Enfin, il convient de mentionner le principe de structuration qu'il introduisit dans ses collèges en divisant les élèves en trois groupes en fonction de leur niveau de connaissances, selon un système qui avait pour but - et qui a eu pour effet - d'accroître l'efficacité de l'enseignement. Les collèges divisés en trois classes décrits à l'article 18 de son Instruction des visiteurs (1538) servirent ainsi de modèles pour les écoles supérieures pendant plusieurs générations. Les hommes qui étaient à la tête de villes et de principautés ne furent pas rares à consulter Melanchthon sur l'organisation de leurs écoles supérieures, et certains d'entre eux conçurent - mais en vain - l'espoir de lui faire quitter Wittenberg pour entrer à leur service (voir Stupperich, 1960, p. 51). Bien qu'il n'ait pas encore été clairement établi que Melanchthon rédigea lui-même les statuts de nombreuses écoles de l'époque, les statuts des écoles de villes comme Nuremberg et Eisleben portent manifestement la marque de son influence (voir Stempel, 1979). Cette influence ne fut pas moins durable sur la réforme des universités allemandes qui, elles aussi, firent toujours le plus grand cas de ses conseils. Il en fut ainsi, par exemple, des universités de Tübingen, de Francfort-sur-l'Oder, de Leipzig et de Heidelberg.

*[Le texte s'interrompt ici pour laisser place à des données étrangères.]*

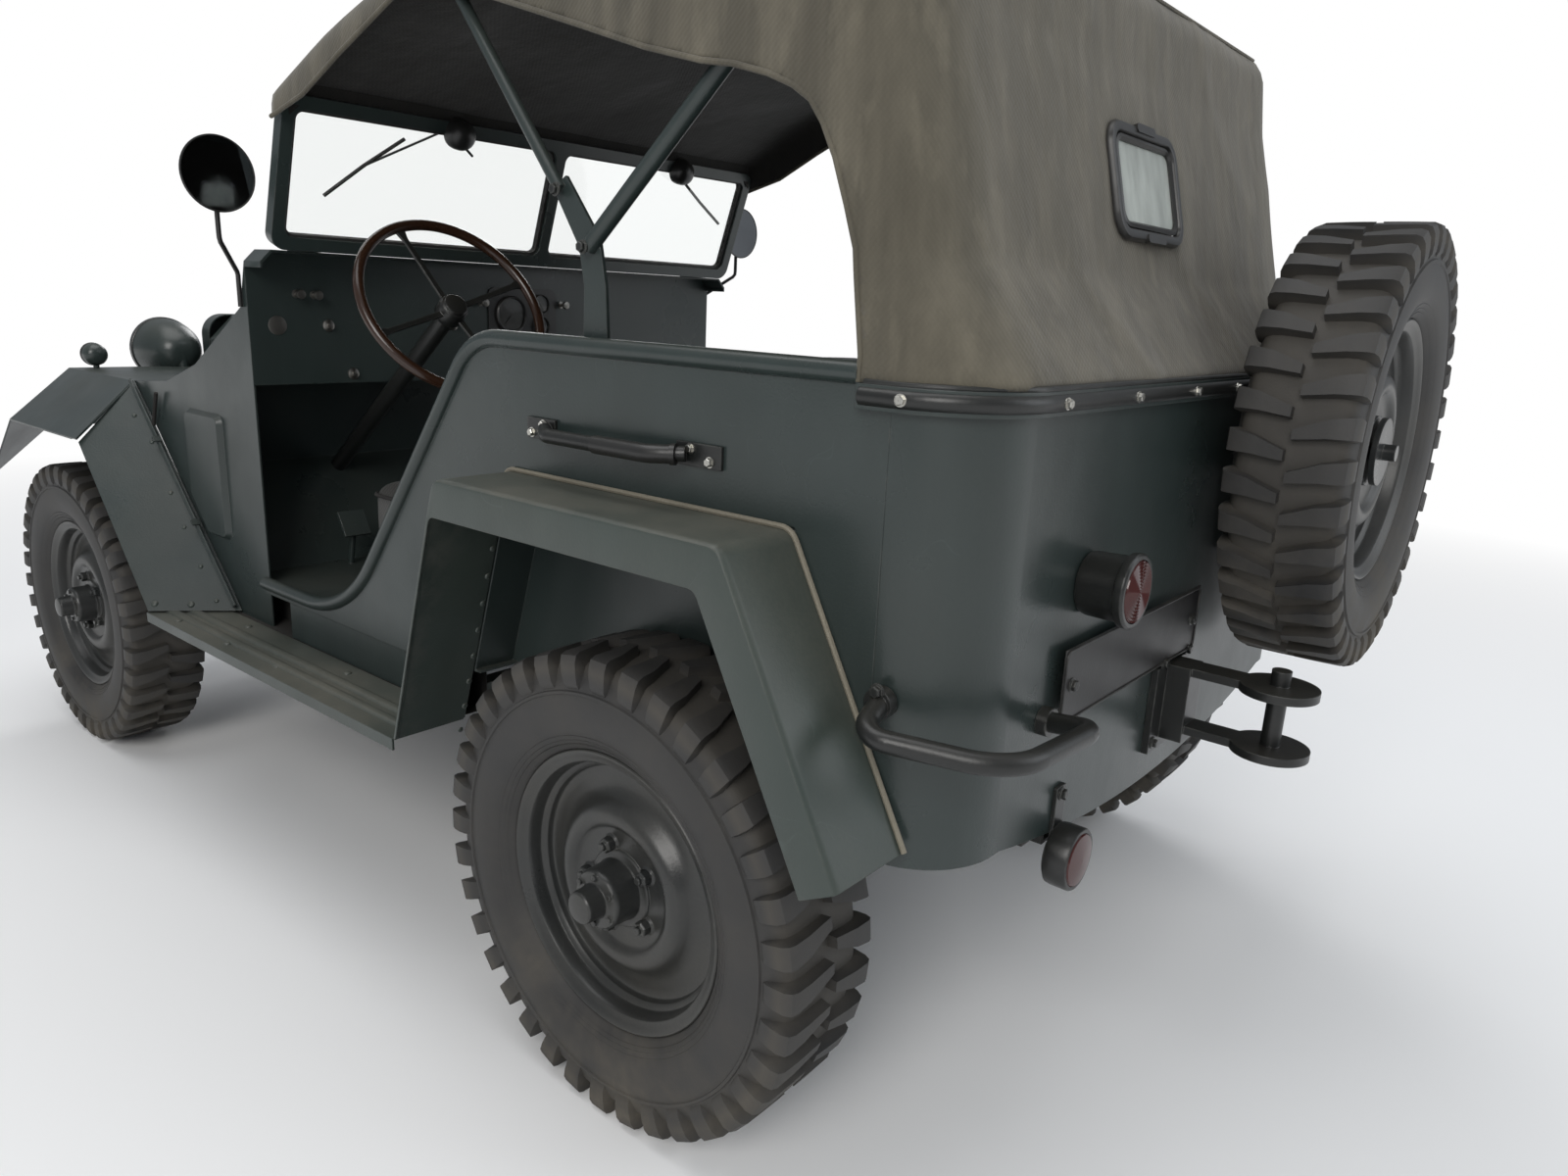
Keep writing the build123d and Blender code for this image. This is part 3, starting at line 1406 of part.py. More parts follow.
# Mirrors on thin stalks from the cowl's corners
mirror_radius = 71.0
mirror_y = cowl_y + 67
with BuildPart() as mirrors:
    for side in (1, -1):
        rod((fore(-940), side * mirror_y, 1430), (fore(-924), side * mirror_y, 1430), mirror_radius)
        bent_tube(
            [
                (fore(-850), side * (cowl_y + 5.3), 1180),
                (fore(-850), side * (cowl_y + 5.3), 1250),
                (fore(-919), side * mirror_y, 1310),
                (fore(-919), side * mirror_y, 1430),
            ],
            [10, 30],
            5,
        )
save(mirrors, "mirrors")
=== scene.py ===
# %% [markdown]
# # A light army 4x4 car with a canvas top
#
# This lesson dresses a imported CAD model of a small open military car. The CAD part already has the
# right sizes: panels, frame, axles, tubes and joints. Blender's job is the part that CAD is bad at:
# tyres with a real tread, pressed steel wheels with a soft curvature, a sagging canvas, padded seats,
# bolts, and above all materials. Everything is in metres, +X is forward, +Y is the car's left and +Z is up.

# %% Load the frame
from math import atan2, cos, hypot, pi, radians, sin, sqrt

import bmesh
import bpy
from mathutils import Matrix, Vector, noise


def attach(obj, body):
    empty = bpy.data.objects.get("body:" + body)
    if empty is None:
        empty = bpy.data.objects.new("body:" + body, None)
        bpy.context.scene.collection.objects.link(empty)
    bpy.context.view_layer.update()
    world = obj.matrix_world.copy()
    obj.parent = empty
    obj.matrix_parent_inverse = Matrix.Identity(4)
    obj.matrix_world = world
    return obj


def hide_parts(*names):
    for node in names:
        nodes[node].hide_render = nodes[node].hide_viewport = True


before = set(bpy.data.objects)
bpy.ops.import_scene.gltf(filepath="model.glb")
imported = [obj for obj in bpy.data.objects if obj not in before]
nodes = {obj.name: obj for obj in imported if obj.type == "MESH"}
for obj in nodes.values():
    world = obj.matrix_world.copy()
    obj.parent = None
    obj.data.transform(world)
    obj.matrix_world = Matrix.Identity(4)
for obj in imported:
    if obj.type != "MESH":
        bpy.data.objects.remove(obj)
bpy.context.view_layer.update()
scene = bpy.context.scene

# %% [markdown]
# ## Driving sizes
#
# A few stations of the car are used again and again. The rear axle is the natural zero of a car's
# length, so `ahead` turns a distance in front of the rear axle into the frame's X.

# %% Sizes
REAR_AXLE_X = -0.925
WHEEL_BASE = 2.100
HALF_TRACK = 0.723
AXLE_Z = 0.375
TYRE_RADIUS = 0.375
SPARE_PLACE = Vector((REAR_AXLE_X - 0.653, -0.327, 1.038))


def ahead(distance):
    """X of a point that is distance metres in front of the rear axle."""
    return REAR_AXLE_X + distance


print("front axle at x =", ahead(WHEEL_BASE))

# %% [markdown]
# ## Camera
#
# The photograph is taken from behind the left rear wheel with a wide lens, a little above the tub's
# edge and looking down. Place, direction and focal length come from fitting a pinhole camera to the
# car's known sizes. Blender's camera looks along its own -Z, so the axes are written as a matrix.

# %% Camera
CAMERA_PLACE = Vector((REAR_AXLE_X - 1.0853, 1.7527, 1.2429))
CAMERA_YAW, CAMERA_PITCH, CAMERA_ROLL = radians(-51.14), radians(-14.97), radians(2.66)
FOCAL_PIXELS = 1095.6
IMAGE_WIDTH = 1600
SENSOR_MM = 36.0

level_share = cos(CAMERA_PITCH)
look = Vector((level_share * cos(CAMERA_YAW), level_share * sin(CAMERA_YAW), sin(CAMERA_PITCH)))
level = Vector((sin(CAMERA_YAW), -cos(CAMERA_YAW), 0))
upright = level.cross(look)
right = cos(CAMERA_ROLL) * level + sin(CAMERA_ROLL) * upright
top = -sin(CAMERA_ROLL) * level + cos(CAMERA_ROLL) * upright
camera_data = bpy.data.cameras.new("camera")
camera_data.sensor_width = SENSOR_MM
camera_data.lens = SENSOR_MM * FOCAL_PIXELS / IMAGE_WIDTH
camera_data.clip_end = 60
camera = bpy.data.objects.new("camera", camera_data)
camera.matrix_world = Matrix.Translation(CAMERA_PLACE) @ Matrix((right, top, -look)).transposed().to_4x4()
scene.collection.objects.link(camera)
scene.camera = camera
print("lens", round(camera_data.lens, 2), "mm")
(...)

Une personnalité influente du XVIe siècle

Lorsqu'il mourut à Wittenberg le 19 avril 1560, Melanchthon qui vers la fin de sa vie se disait persécuté par la rabies theologorum (la fureur des théologiens) à cause de la querelle qui faisait rage dans le protestantisme sur l'interprétation de la théologie de Luther pouvait avoir le sentiment d'avoir mené une vie bien remplie. Le rôle historique de son oeuvre a tenu en partie à l'habileté avec laquelle il sut s'entourer d'amis et de disciples capables de poursuivre cette oeuvre après sa mort dans le même esprit que lui. A cet égard, outre sa féconde activité de professeur à l'Université de Wittenberg et sa vaste correspondance avec la plupart des personnalités marquantes de son temps, c'est sans doute sa schola domestica qui joua le rôle le plus important: dans cette école installée chez lui, des étudiants choisis, souvent originaires d'autres pays que les États allemands, vivaient et travaillaient parmi les membres de sa propre famille. Fréquemment, en vertu d'arrangements conclus par Melanchthon en réponse à des demandes reçues de l'extérieur, ses élèves quittaient Wittenberg pour se rendre dans toutes les régions d'Allemagne, et parfois même hors des frontières du Saint-Empire, comme prédicateurs, visiteurs, directeurs d'école, administrateurs de haut rang, maîtres de conférences dans les universités, etc., continuant à oeuvrer dans son esprit et à porter au loin la renommée de leur maître, Précepteur de la Germanie. Nous pouvons certainement, sans crainte d'exagération, souscrire à la remarque de Robert Stupperich (1981, p. 324) sur l'importance historique de Melanchthon: «Il fut, dit-il, l'une des personnalités les plus influentes du XVIe siècle.»

Notes
1. Horst F. Rupp (Allemagne). Après des études de théologie, de psychologie, de philologie germanique et d'histoire aux Universités d'Erlangen et de Zurich, Horst F. Rupp a obtenu un diplôme de professeur de l'enseignement secondaire et est entré dans les ordres. Il a enseigné de 1983 à 1986 et obtenu un doctorat de l'Université d'Erlangen en 1985. Il est ensuite devenu maître de conférences et professeur de religion aux Universités d'Aix-la-Chapelle, de Coblence-Landau, de Francfort et de Wurtzbourg. Il a notamment publié Fr. A.W. Diesterweg: Pädagogik und Politik [F.A.W. Diesterweg: pédagogie et politique] (1989) et Religion-Bildung-Schule [Religion, éducation, école] (1996); il a dirigé avec R. Lachmann la publication de
Lebensweg und religiöse Erziehung [Le chemin de la vie et l'éducation religieuse] (1989), et collaboré à la publication des Sämtlich Werke [Oeuvres complètes] de F.A.W. Diesterweg.
2. Pour un portrait d'Érasme pédagogue, voir «Penseurs de l'éducation», Perspectives (Paris, UNESCO), vol. XXIII, n° 85-86, 1993, p. 337-356.